It’s getting bleaker. That’s the unmistakable trajectory All of Us Are Dead is taking in its final episodes, at least from where I’m sitting. There’s every possibility, of course, that the finale will take things in a more optimistic direction—but the casualties that began piling up in the previous episode have only mounted, and the city that surrounds them has been destroyed. It’s hard not to think that the show may well live up to its ominous title.

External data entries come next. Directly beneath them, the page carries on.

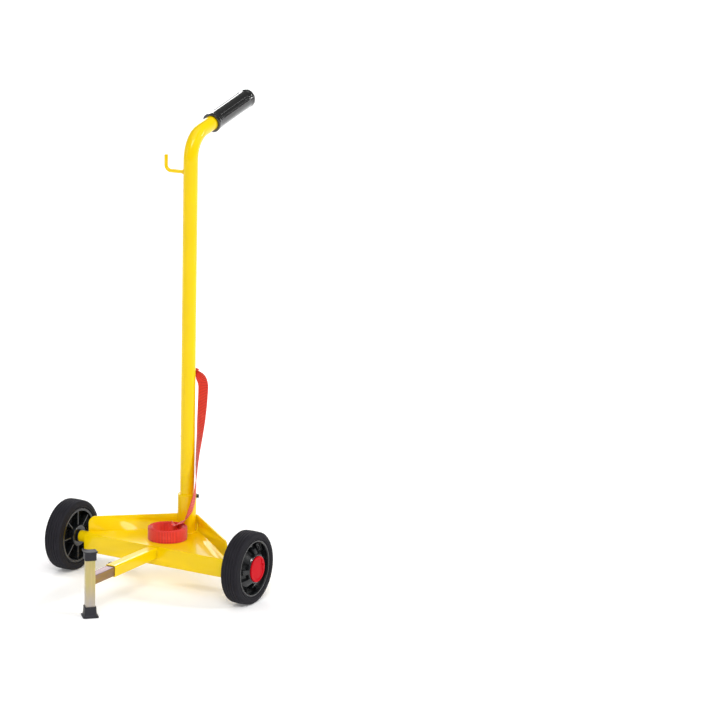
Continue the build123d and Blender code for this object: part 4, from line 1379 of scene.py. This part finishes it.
class CART_OT_grip(CartOperator, bpy.types.Operator):
    """Glossy grip with sunk panels"""
    bl_idname = "cart.grip"
    bl_label = "Grip"

    def build(self, sizes, colours):
        make_grip(sizes)


class CART_OT_strap(CartOperator, bpy.types.Operator):
    """Webbing strap: sewn loop, hanging run and coil"""
    bl_idname = "cart.strap"
    bl_label = "Strap"

    def build(self, sizes, colours):
        make_strap(sizes)


class CART_OT_stage(CartOperator, bpy.types.Operator):
    """Floor, lights and camera"""
    bl_idname = "cart.stage"
    bl_label = "Stage"

    def build(self, sizes, colours):
        make_stage(colours)


OPERATORS = (CART_OT_stage, CART_OT_strap, CART_OT_tray, CART_OT_axle, CART_OT_wheels, CART_OT_outrigger,
             CART_OT_leg, CART_OT_mast, CART_OT_hook, CART_OT_grip)


class CART_PT_panel(bpy.types.Panel):
    """Lists the cart's pieces, sizes and colours"""
    bl_idname = "CART_PT_panel"
    bl_label = "Cylinder cart"
    bl_space_type = "VIEW_3D"
    bl_region_type = "UI"
    bl_category = "Cart"

    def draw(self, context):
        for maker in OPERATORS:
            self.layout.operator(maker.bl_idname)
        for group in (context.scene.cart_sizes, context.scene.cart_colours):
            box = self.layout.box()
            for name in group.bl_rna.properties.keys():
                if name not in {"rna_type", "name"}:
                    box.prop(group, name)


CLASSES = (CartSizes, CartColours, *OPERATORS, CART_PT_panel)


def register():
    for each in CLASSES:
        bpy.utils.register_class(each)
    bpy.types.Scene.cart_sizes = PointerProperty(type=CartSizes)
    bpy.types.Scene.cart_colours = PointerProperty(type=CartColours)


def unregister():
    del bpy.types.Scene.cart_colours
    del bpy.types.Scene.cart_sizes
    for each in reversed(CLASSES):
        bpy.utils.unregister_class(each)


def main():
    register()
    bpy.ops.cart.stage()
    bpy.ops.cart.strap()
    bpy.ops.cart.tray()
    bpy.ops.cart.axle()
    bpy.ops.cart.wheels()
    bpy.ops.cart.outrigger()
    bpy.ops.cart.leg()
    bpy.ops.cart.mast()
    bpy.ops.cart.hook()
    bpy.ops.cart.grip()


if __name__ == "__main__":
    main()
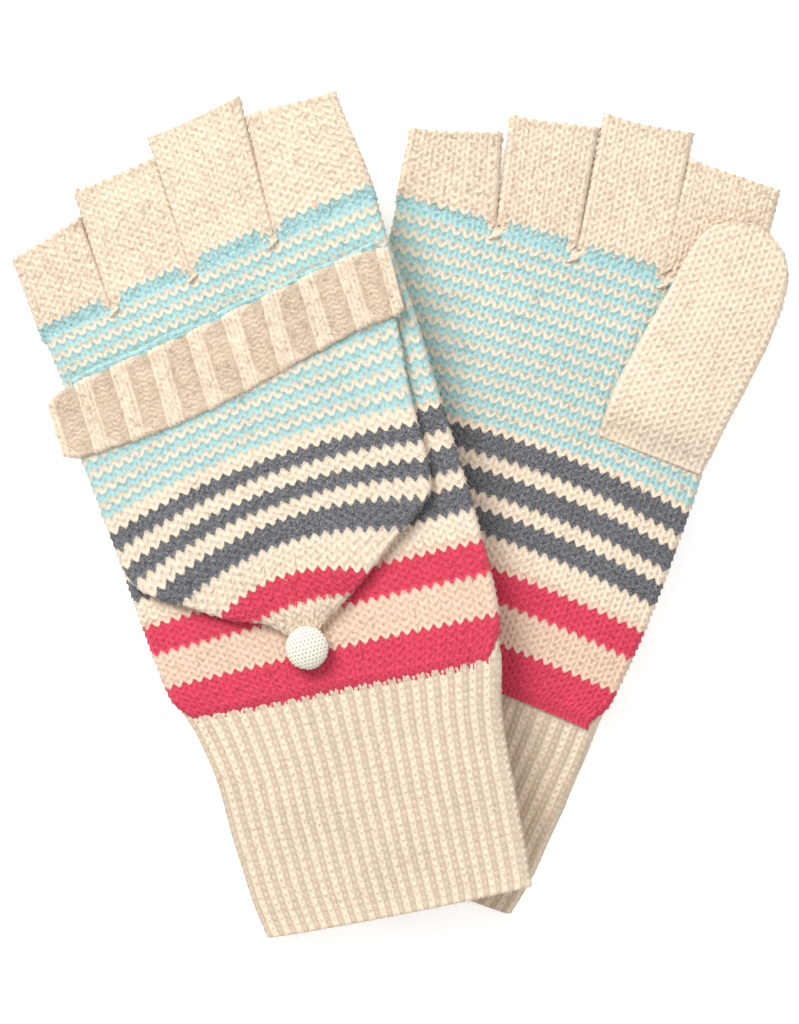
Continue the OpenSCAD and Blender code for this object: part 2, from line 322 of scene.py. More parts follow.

Things get off to a bad start almost immediately, when only a few scant minutes after reuniting with his daughter On-jo, So-ju sacrifices himself to save the children he’d just rescued from the zombie hordes. To reinforce just how completely the zombie transformation eliminates the humanity from the people it infects, the episode shows the zombiefied So-ju brushing right past Cheong-san’s equally zombiefied mother—lifelong neighbors, each now incapable even of noticing that the other exists.
The kids wind up stranded on scaffolding at a nearby construction site, and they’re grim about their prospects for the future. Wu-jin wonders if surviving can even be called living, given all the friends and family they’ve lost already. On-jo insists that no one else should sacrifice themselves; she and Cheong-san promise to talk tomorrow, or next week, or whenever they’re clean and fed and safe once again.
But thanks to Gwi-nam, that won’t be anytime soon. The unstoppable bully tracks them to their hiding place and a fight ensues, in which Cheong-san gets bit. After pushing Gwi-nam down to the ground below, he kisses On-jo goodbye, then sacrifices himself—after screaming to the heavens that he’s the happiest kid in the school—to lure the zombies down a shaft and away from the rest of the kids, who manage to escape to the nearby mountainside.
None of this stops Gwi-nam, the Energizer Bunny of half-zombies. After first killing the archer Min-jae, who turns into a full zombie, Gwi-nam tracks Cheong-san down again and, finally, pokes out his eye. Promises made, promises kept.
This gruesome display—long teased by the show and finally delivered in true horror fashion—does not mean that Gwi-nam is victorious. On the contrary, Cheong-san grabs the bully and ensures they both get consumed by the bomb blast that follows. The commander of Hyosan’s martial law has given the order to lure zombies to four locations using drones broadcasting high-volume noise, then blast them all into kingdom come. Hyosan High is one of the targets, and the fireball that destroys it kills Gwi-nam and Cheong-san, our hero, as well.
In the end, the commander can’t bear the responsibility for the innocent lives he’s just ended. (Unlike Mr. Lee, who found himself unable to burn his infected child and wife to death, the commander is a soldier, and went through with it despite his reservations.) After first telling Assemblywoman Park to address the survivors in the quarantine camp, then recording a mea culpa, then speaking with his wife on the phone, he shoots himself to death. It’s a development that’s easy to see coming if you have any familiarity whatsoever with apocalyptic horror—not for the first time am I reminded of The Stand—but regardless, it’s another sad note the show has chosen to play as it arrives at its final destination.
There’s only one episode of All of Us Are Dead remaining now, and as always, it’s entirely possible the show will collapse at the one-yard line. But the apparent killing of Cheong-san—or at the very least his transformation into a half-zombie like Gwi-nam, Nam-ra, and Eun-ji, currently being held as a guinea pig by the military—indicates that this is a show that isn’t pulling its punches. This may not be what an audience primed for chills, thrills, laughs, and action galore is looking for. But as the parade of familiar faces led to their deaths by the drones indicates—we see the zombie versions of Gyeong-su, So-ju, Min-jae, Na-yeon, Cheong-san’s mother, Joon-yeong, and probably others I missed—no one here gets out unscathed.